### Objective
Return every line of the material exactly.

====== Stored data

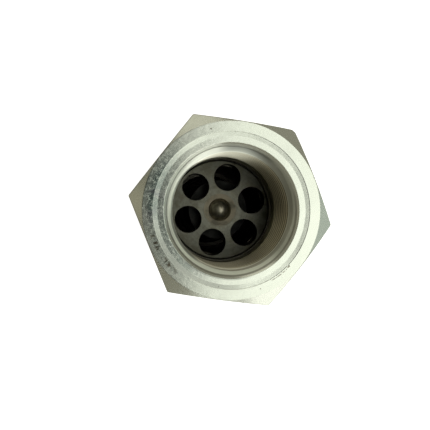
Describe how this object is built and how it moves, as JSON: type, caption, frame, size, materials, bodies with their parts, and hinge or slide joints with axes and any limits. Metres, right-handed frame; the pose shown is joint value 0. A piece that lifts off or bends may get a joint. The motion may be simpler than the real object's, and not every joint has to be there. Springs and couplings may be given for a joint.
{
  "type": "hydraulic relief valve",
  "caption": "In-line hydraulic relief valve in a hexagon body: threaded ports at both ends, spring-loaded poppet on a seat ring, guided in a drilled plate held by a wire ring.",
  "frame": {"origin": "centre of the inlet end face, on the bore's axis, where the valve stands upright", "axes": "+Z along the bore from the inlet to the outlet, the way the oil flows and the poppet opens; +X through one corner of the hexagon, +Y square to a flat"},
  "size_m": [0.053, 0.046, 0.11],
  "materials": {
    "plated_steel": "turned and drawn steel with pale zinc plating, mottled and lightly scratched",
    "hardened_steel": "hardened and ground, grey",
    "ground_steel": "ground bright",
    "blackened_steel": "turned, blackened and oily",
    "blued_steel": "rolled shim steel, blued and oily",
    "dull_steel": "turned, dull dark grey with an olive cast, oily",
    "spring_steel": "oiled spring wire, ground ends",
    "black_wire": "blackened spring wire",
    "bronze": "bearing bronze, oil-darkened",
    "nitrile_rubber": "moulded nitrile rubber",
    "white_ptfe": "cut PTFE ring, waxy"
  },
  "bodies": {
    "housing": {"valve_body": "plated_steel", "valve_seat": "hardened_steel", "seat_o_ring": "nitrile_rubber", "seat_backup_ring": "white_ptfe", "seat_retaining_ring": "black_wire", "relief_spring": "spring_steel", "upper_spring_seat": "blackened_steel", "thick_shim": "blued_steel", "middle_shim": "blued_steel", "thin_shim": "blued_steel", "guide_plate": "dull_steel", "guide_bush": "bronze", "plate_retaining_ring": "black_wire"},
    "poppet_group": {"poppet": "hardened_steel", "stem_pin": "ground_steel", "lower_spring_seat": "hardened_steel"}
  },
  "joints": [
    {"name": "poppet_lift", "type": "slide", "parent": "housing", "child": "poppet_group", "axis": [0, 0, 1], "range_m": [0, 0.005], "stiffness_N_per_m": 28900, "springref_m": -0.012, "deforming": ["relief_spring"]}
  ]
}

============

### Problem solution
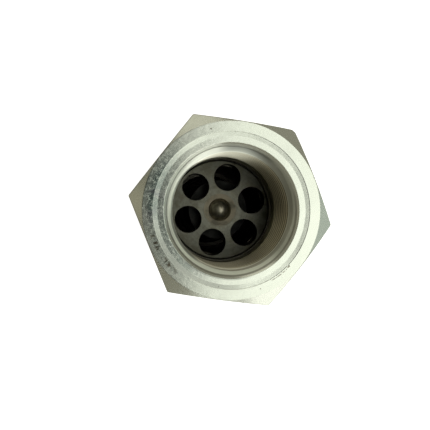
Describe how this object is built and how it moves, as JSON: type, caption, frame, size, materials, bodies with their parts, and hinge or slide joints with axes and any limits. Metres, right-handed frame; the pose shown is joint value 0. A piece that lifts off or bends may get a joint. The motion may be simpler than the real object's, and not every joint has to be there. Springs and couplings may be given for a joint.
{
  "type": "hydraulic relief valve",
  "caption": "In-line hydraulic relief valve in a hexagon body: threaded ports at both ends, spring-loaded poppet on a seat ring, guided in a drilled plate held by a wire ring.",
  "frame": {"origin": "centre of the inlet end face, on the bore's axis, where the valve stands upright", "axes": "+Z along the bore from the inlet to the outlet, the way the oil flows and the poppet opens; +X through one corner of the hexagon, +Y square to a flat"},
  "size_m": [0.053, 0.046, 0.11],
  "materials": {
    "plated_steel": "turned and drawn steel with pale zinc plating, mottled and lightly scratched",
    "hardened_steel": "hardened and ground, grey",
    "ground_steel": "ground bright",
    "blackened_steel": "turned, blackened and oily",
    "blued_steel": "rolled shim steel, blued and oily",
    "dull_steel": "turned, dull dark grey with an olive cast, oily",
    "spring_steel": "oiled spring wire, ground ends",
    "black_wire": "blackened spring wire",
    "bronze": "bearing bronze, oil-darkened",
    "nitrile_rubber": "moulded nitrile rubber",
    "white_ptfe": "cut PTFE ring, waxy"
  },
  "bodies": {
    "housing": {"valve_body": "plated_steel", "valve_seat": "hardened_steel", "seat_o_ring": "nitrile_rubber", "seat_backup_ring": "white_ptfe", "seat_retaining_ring": "black_wire", "relief_spring": "spring_steel", "upper_spring_seat": "blackened_steel", "thick_shim": "blued_steel", "middle_shim": "blued_steel", "thin_shim": "blued_steel", "guide_plate": "dull_steel", "guide_bush": "bronze", "plate_retaining_ring": "black_wire"},
    "poppet_group": {"poppet": "hardened_steel", "stem_pin": "ground_steel", "lower_spring_seat": "hardened_steel"}
  },
  "joints": [
    {"name": "poppet_lift", "type": "slide", "parent": "housing", "child": "poppet_group", "axis": [0, 0, 1], "range_m": [0, 0.005], "stiffness_N_per_m": 28900, "springref_m": -0.012, "deforming": ["relief_spring"]}
  ]
}